→ **Data section**:

****************************************

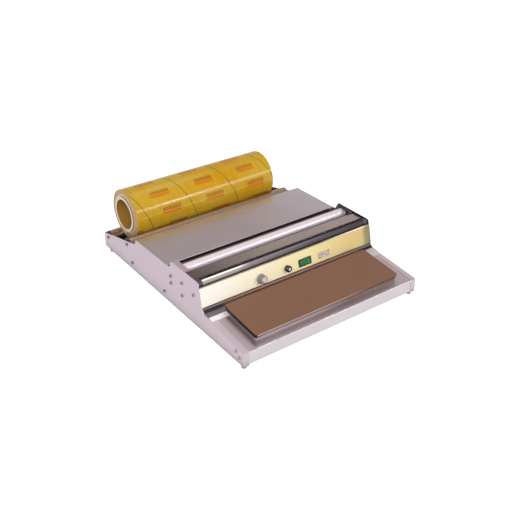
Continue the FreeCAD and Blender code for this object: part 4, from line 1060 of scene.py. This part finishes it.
floor_mesh = bpy.data.meshes.new("floor")
floor_mesh.from_pydata([(-FLOOR_HALF, -FLOOR_HALF, 0), (FLOOR_HALF, -FLOOR_HALF, 0),
                        (FLOOR_HALF, FLOOR_HALF, 0), (-FLOOR_HALF, FLOOR_HALF, 0)], [],
                       [(0, 1, 2, 3)])
floor = bpy.data.objects.new("floor", floor_mesh)
scene.collection.objects.link(floor)
floor_material = bpy.data.materials.new("floor")
floor_material.use_nodes = True
tree = floor_material.node_tree
tree.nodes.clear()
matt = add(tree, "ShaderNodeBsdfDiffuse", {"Color": FLOOR_GREY})
seen, mirrored = ray_kinds(tree)
strength = calc(tree, "ADD", product(tree, seen, CAMERA_GLOW),
                product(tree, mirrored, MIRROR_GLOW))
glow = add(tree, "ShaderNodeEmission", {"Color": WHITE, "Strength": strength})
both = add(tree, "ShaderNodeAddShader", {0: matt.outputs[0], 1: glow.outputs[0]})
add(tree, "ShaderNodeOutputMaterial", {"Surface": both.outputs[0]})
floor_mesh.materials.append(floor_material)

world = bpy.data.worlds.new("studio")
scene.world = world
world.use_nodes = True
tree = world.node_tree
tree.nodes.clear()
heading = add(tree, "ShaderNodeTexCoord").outputs["Generated"]
rise = add(tree, "ShaderNodeSeparateXYZ", {0: heading}).outputs[2]
walls = ramp(tree, rise, [(0.0, (0.90, 0.89, 0.90)), (0.16, (0.84, 0.82, 0.83)),
                          (0.34, (0.60, 0.52, 0.50)), (0.60, (0.52, 0.45, 0.43)),
                          (0.85, (0.48, 0.43, 0.42)), (1.0, (0.60, 0.56, 0.55))])
room, studio, backdrop = (
    add(tree, "ShaderNodeBackground", {"Color": colour, "Strength": strength}).outputs[0]
    for colour, strength in ((WHITE, WORLD_LIGHT), (walls, 1.0), (WHITE, 1.0)))
seen, mirrored = ray_kinds(tree)
unseen = add(tree, "ShaderNodeMixShader", {0: mirrored, 1: room, 2: studio}).outputs[0]
sky = add(tree, "ShaderNodeMixShader", {0: seen, 1: unseen, 2: backdrop}).outputs[0]
add(tree, "ShaderNodeOutputWorld", {"Surface": sky})


def lamp(name, place, power, width, height, aim=MIDDLE):
    data = bpy.data.lights.new(name, "AREA")
    data.shape = "RECTANGLE"
    data.size = width
    data.size_y = height
    data.energy = power
    put(name, data, place, aim)


lamp("key", (-1.5, -1.7, 1.6), power=34, width=1.4, height=1.0)
lamp("fill", (1.0, -1.65, 0.95), power=12, width=1.3, height=0.4)
lamp("top", (0.2, 0.9, 2.3), power=8, width=2.0, height=1.2)
lamp("glint", (0.95, -1.65, 0.95), power=1.6, width=0.17, height=0.14, aim=(-0.1, 0.2, 0.15))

****************************************

→ **What the task asks**: Give back the listing exactly, please, from its first line to the line containing "floor_mesh.materials.append(floor_material)", inclusive, and nothing past that line.

→ **Task output**:
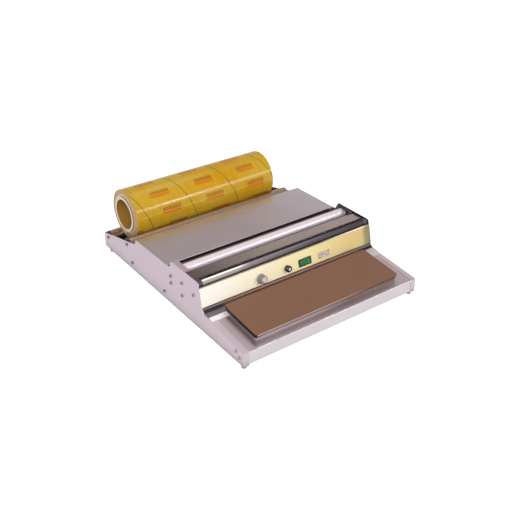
Continue the FreeCAD and Blender code for this object: part 4, from line 1060 of scene.py. This part finishes it.
floor_mesh = bpy.data.meshes.new("floor")
floor_mesh.from_pydata([(-FLOOR_HALF, -FLOOR_HALF, 0), (FLOOR_HALF, -FLOOR_HALF, 0),
                        (FLOOR_HALF, FLOOR_HALF, 0), (-FLOOR_HALF, FLOOR_HALF, 0)], [],
                       [(0, 1, 2, 3)])
floor = bpy.data.objects.new("floor", floor_mesh)
scene.collection.objects.link(floor)
floor_material = bpy.data.materials.new("floor")
floor_material.use_nodes = True
tree = floor_material.node_tree
tree.nodes.clear()
matt = add(tree, "ShaderNodeBsdfDiffuse", {"Color": FLOOR_GREY})
seen, mirrored = ray_kinds(tree)
strength = calc(tree, "ADD", product(tree, seen, CAMERA_GLOW),
                product(tree, mirrored, MIRROR_GLOW))
glow = add(tree, "ShaderNodeEmission", {"Color": WHITE, "Strength": strength})
both = add(tree, "ShaderNodeAddShader", {0: matt.outputs[0], 1: glow.outputs[0]})
add(tree, "ShaderNodeOutputMaterial", {"Surface": both.outputs[0]})
floor_mesh.materials.append(floor_material)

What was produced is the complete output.